A proposed ruling by two Texas administrative law judges will clamp down on emissions of several pollutants from the coal-fired power plant near Jewett, Texas proposed  by New Jersey-based NRG Energy Inc (NRG.N), according to the Environmental Integrity Project (EIP) and the Lone Star Chapter of the Sierra Club.   The ruling also would require real-time monitoring of particulate emissions from the facility.

NRG is planning an expansion of the existing Limestone Electric Generating Station located in Limestone County.  It would add a third coal-fired generating unit to the facility to produce approximately 800 megawatts (MW) of additional power by burning an estimated 4.3 million tons of coal per year. In doing so, the plant would emit up to an estimated 10 million tons of carbon dioxide each year, which would be a substantial increase in global warming gases. Texas already leads the nation in power plant CO2 emissions, according to data from the U. S. Environmental Protection Agency (EPA). If permitted the new NRG Limestone Unit 3 would also emit substantial quantities of mercury and other hazardous pollutants into the air.

On June 23, two Texas administrative law judges issued their proposed ruling on NRG’s applications to build the new Limestone plant. The judges sided with Sierra Club and other parties challenging the sufficiency of the NRG applications, and ruled that the project should only move forward if several deficiencies are corrected.
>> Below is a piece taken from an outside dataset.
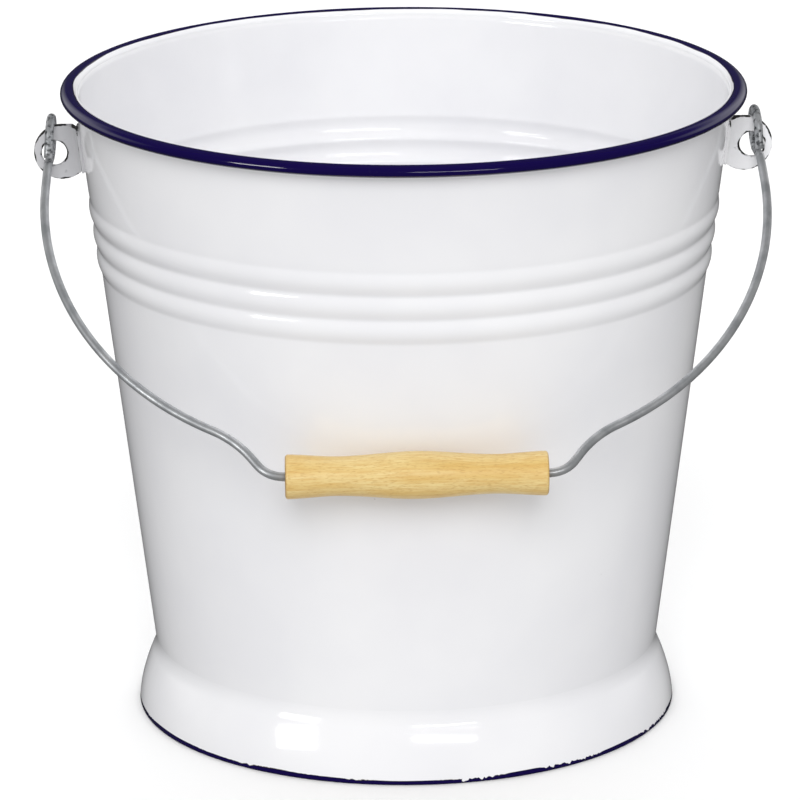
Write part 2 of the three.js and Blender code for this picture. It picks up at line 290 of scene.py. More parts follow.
def chippedEnamelMaterial(name, coat, chipped):
    material, tree = newMaterial(name)
    place = addNode(tree, "ShaderNodeTexCoord").outputs["Object"]
    # edge mask: partly real chipped enamel, partly painted shade along the hole's rim and the fold
    wearAndShade = addNode(tree, "ShaderNodeAttribute", attribute_name="edgeWearAndShade").outputs["Fac"]
    patches = addNode(tree, "ShaderNodeTexNoise", {
        "Vector": place, "W": 2.0, "Scale": perMetre(earFinish["chip"]), "Detail": 3.0,
    }, noise_dimensions="4D", normalize=False)
    halfPatches = addNode(tree, "ShaderNodeMath", {0: patches, 1: 0.5}, operation="MULTIPLY")
    loss = addNode(tree, "ShaderNodeMath", {0: wearAndShade, 1: 0.5, 2: halfPatches}, operation="MULTIPLY_ADD")
    chip = addNode(tree, "ShaderNodeMapRange", {
        "Value": loss, "From Min": chipped, "From Max": chipped + earFinish["chipEdge"],
    })
    grazed = addNode(tree, "ShaderNodeMapRange", {
        "Value": loss, "From Min": chipped - earFinish["grazedBand"], "From Max": chipped, "To Max": 0.6,
    })
    body = addNode(tree, "ShaderNodeMix", {
        "Factor": grazed, "A": colour(coat), "B": colour(earFinish["grey"]),
    }, data_type="RGBA")
    body = addNode(tree, "ShaderNodeMix", {
        "Factor": chip, "A": body, "B": colour(earFinish["steel"]),
    }, data_type="RGBA")
    ripple = addNode(tree, "ShaderNodeTexNoise", {
        "Vector": place, "Scale": perMetre(earFinish["ripple"]), "Detail": 2.0,
    }, normalize=False)
    ripple = addNode(tree, "ShaderNodeMath", {
        0: ripple, 1: earFinish["rippleDepth"],
    }, operation="MULTIPLY")
    height = addNode(tree, "ShaderNodeMath", {
        0: chip, 1: -earFinish["chipDepth"], 2: ripple,
    }, operation="MULTIPLY_ADD")
    bump = addNode(tree, "ShaderNodeBump", {"Strength": 1.0, "Distance": mm, "Height": height})
    roughness = addNode(tree, "ShaderNodeMapRange", {
        "Value": chip, "To Min": earFinish["roughness"], "To Max": earFinish["steelRoughness"],
    })
    shader = addNode(tree, "ShaderNodeBsdfPrincipled", {
        "Base Color": body, "Roughness": roughness, "IOR": enamel["ior"], "Normal": bump,
    })
    addNode(tree, "ShaderNodeOutputMaterial", {"Surface": shader})
    return material


# Galvanised steel wire: drawn through a die, then hot-dipped in zinc. The drawing leaves fine
# lengthwise lines, the zinc a dull pale satin with cloudy patches, scuffed darker where it rubs.
# Real drawing lines are finer than 0.1 mm and are drawn coarser here so that they show.
zinc = {
    "pale": "#cfd1d3", "cloud": "#a9acaf", "scuff": "#4c4e51", "cloudSize": 9.0,
    "line": 0.35, "lineLength": 30.0, "lineDepth": 0.02, "scuffSize": 1.6, "scuffDepth": 0.05,
    "metallic": 0.65, "roughness": 0.38, "cloudRoughness": 0.55,
}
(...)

Notably, the judges recommended that the permit to control air toxics, like mercury, should be denied.  In addition, the judges recommended strengthening the permitted emission limits for three pollutants — particulate matter, nitrogen oxides, and carbon monoxide — and requiring real-time monitoring of particulate matter.  The judges also recommended stronger requirements to enforce a plant-wide cap on sulfur dioxide, nitrogen oxides, and mercury from the facility.  The judges also expressed concerns with several state air permitting policies, including how the TCEQ implements the federal Clean Air Act’s “best available control technology” requirement.

EIP senior attorney Ilan Levin said: “The judges have issued their proposal for decision based on the evidence presented, but the fate of this permit is now in the hands of the three commissioners sitting on the Texas Commission on Environmental Quality (TCEQ) because they are the final decision makers.  I think it also is worthy of noting that the judges also raised some issues that it would be appropriate for EPA to step in and deal with.”

Ken Kramer, director of the Lone Star Chapter of the Sierra Club said: “The recommendations from the Administrative Law Judges regarding the proposed NRG Limestone coal plant underscore once again the failure of TCEQ to draft air permits that protect public health and the environment, but TCEQ has a chance to redeem itself by denying the permit when it comes before the three TCEQ commissioners.  Now is the time for Texas to look forward to a clean energy future by rejecting the dirty energy sources of our past.”